# Disney's Beach Club Villas



## Catira (Feb 13, 2009)

Hi, I was able to exchange my week with RCI for Beach club villas. Can someone tell me when it will actually appear on the DVC computer system? Also, are we able to request a room or are they assigned at check-in. I know when I have stayed at The Marriott Cypress Harbour, you can call before your arrival and they will make a note of your request.


----------



## rickandcindy23 (Feb 13, 2009)

Disney is as accommodating as most any other company, but they aren't going to give you the best views because those are reserved for DVC owners who pay for the better views.  I think parking lot views are pretty much standard for exchangers, but at Boardwalk Villas we were in the furtherest wing from the fireworks and Epcot and really had a nice view of the boats going to Hollywood studios.  I liked the views we had.


----------



## jamstew (Feb 14, 2009)

BCV really isn't known for its views. It sits behind the Beach Club and has no water view (except the pool). If you get a unit facing Epcot, you *might *be able to see some of the fireworks if you're on a high floor. If you call, they may make a note of your request--that's all they do for owners since BCV has no specific view categories.


----------



## FLDVCFamily (Feb 14, 2009)

We exchanged into BCV via II last year and had a very nice view of the pool.  I don't think that they put exchangers into the worst views, although my DH does support that theory.  We've had nice views at other resorts while on exchanges too, so I think it's worth it to make a request if a particular view or location is important to you.


----------



## Twinkstarr (Feb 14, 2009)

I booked BCV at 7 months with my points, didn't put in any requests for the villa. Ended up overlooking the villa pool.


----------



## Debbyd57 (Feb 14, 2009)

We exchanged into BCV a few years ago and requested an EPCOT/fireworks view.  They gave us a pool view instead and we enjoyed sitting on the balcony watching the ducks and pool.  It was a nice balcony and a nice room with a nice view.  Debby


----------



## M&M (Feb 16, 2009)

rickandcindy23 said:


> Disney is as accommodating as most any other company, but they aren't going to give you the best views because those are reserved for DVC owners who pay for the better views.  I think parking lot views are pretty much standard for exchangers, but at Boardwalk Villas we were in the furtherest wing from the fireworks and Epcot and really had a nice view of the boats going to Hollywood studios.  I liked the views we had.

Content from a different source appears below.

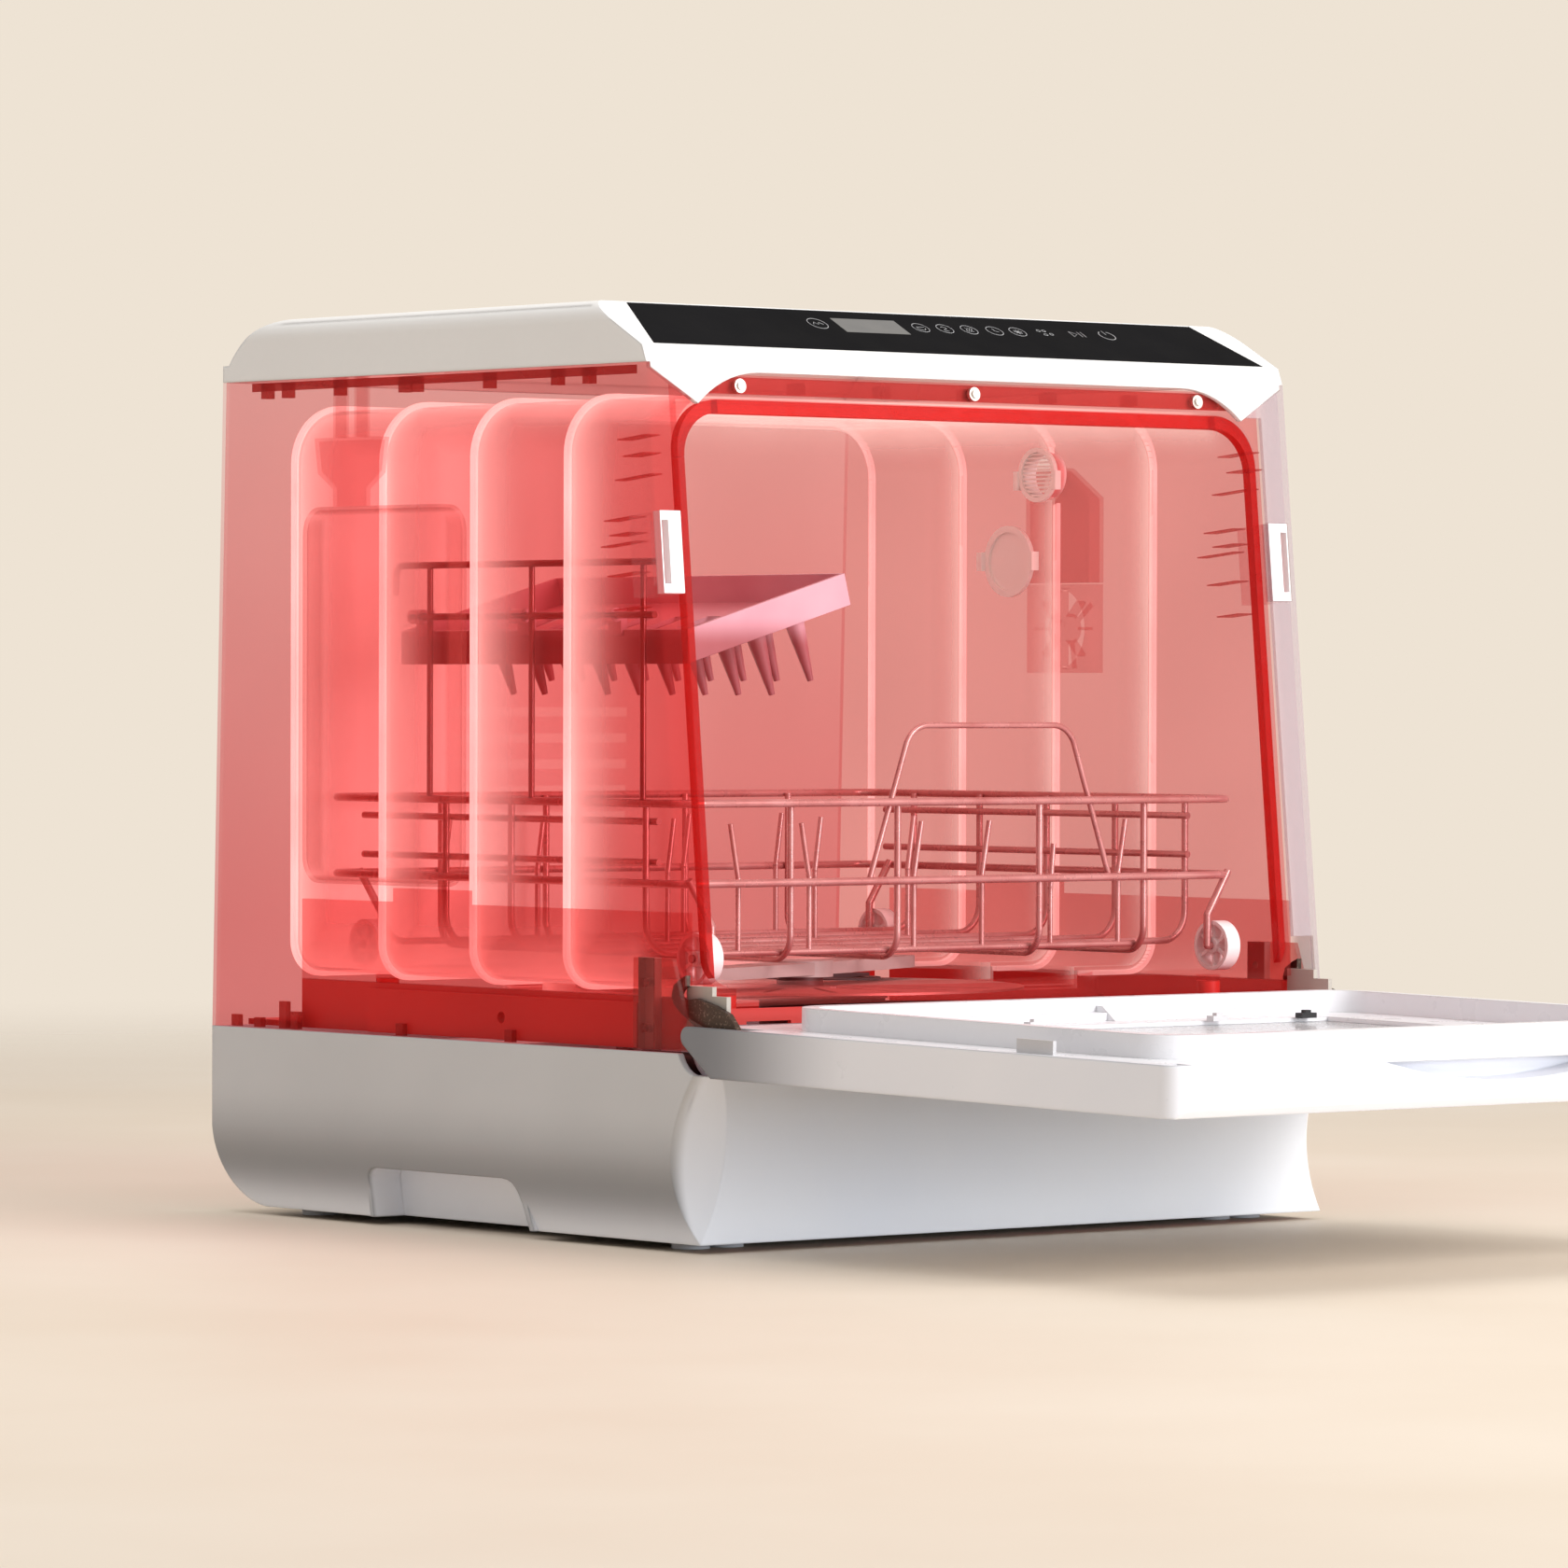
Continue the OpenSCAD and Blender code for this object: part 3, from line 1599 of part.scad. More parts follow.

I have exchanged into BCV a couple of times and also used points and have had the same or similar views (courtyard) each time. I have never faced the parking lot (not yet anyway).


----------



## spiceycat (Feb 18, 2009)

disney tries to treat everyone the same.

BCV does not have great views. now later this year when BLT opens hoping for some nice views. 

the reason BCV is so popular is the pool - SALB (BC/YC) plus you get access to all BC stuff.

the real main reason it is so popular - you can WALK to Epcot in 5 minutes.

don't go to that boat - you can walk there just as quick as you can walk to the boat.

now with Studios - much longer - 30 minutes (of couse I am old) - so the boat makes sense.


----------



## Catira (Feb 19, 2009)

*Had to cancel..*

I made a mistake  in the travel dates when I booked. RCI has a lot of exchanges for july, but nothing is showing up for june.  Maybe next year!


----------



## spiceycat (Feb 19, 2009)

guess you can't go during July?


----------



## Catira (Feb 19, 2009)

*I wish!*

We are doing a two week trip. First stop will be Aruba, coming back June 12 to Orlando. I just booked Wyndham Bonnet Creek for that week. I was so excited when I saw the beach club villas.. I have been thinking of buying DVC and thought this would have been a great way to do so.
Oh well, maybe next time


----------



## M&M (Feb 19, 2009)

Catira said:


> We are doing a two week trip. First stop will be Aruba, coming back June 12 to Orlando. I just booked Wyndham Bonnet Creek for that week. I was so excited when I saw the beach club villas.. I have been thinking of buying DVC and thought this would have been a great way to do so.
> Oh well, maybe next time


It still sounds like a great trip!  Maybe next time you'll get BCV


----------



## spiceycat (Feb 20, 2009)

Catira said:


> We are doing a two week trip. First stop will be Aruba, coming back June 12 to Orlando. I just booked Wyndham Bonnet Creek for that week. I was so excited when I saw the beach club villas.. I have been thinking of buying DVC and thought this would have been a great way to do so.
> Oh well, maybe next time



well they might have been there the first time. DVC resorts have a tendency to go faster than others with RCI or II.


----------



## moonlightgraham (Feb 21, 2009)

And if you're still concerned about views, ask Bonnet Creek to put you in a fireworks view room. We stayed last November and could view both the Epcot and MK fireworks. The newer buildings are taller and will afford better views the higher up you are.


----------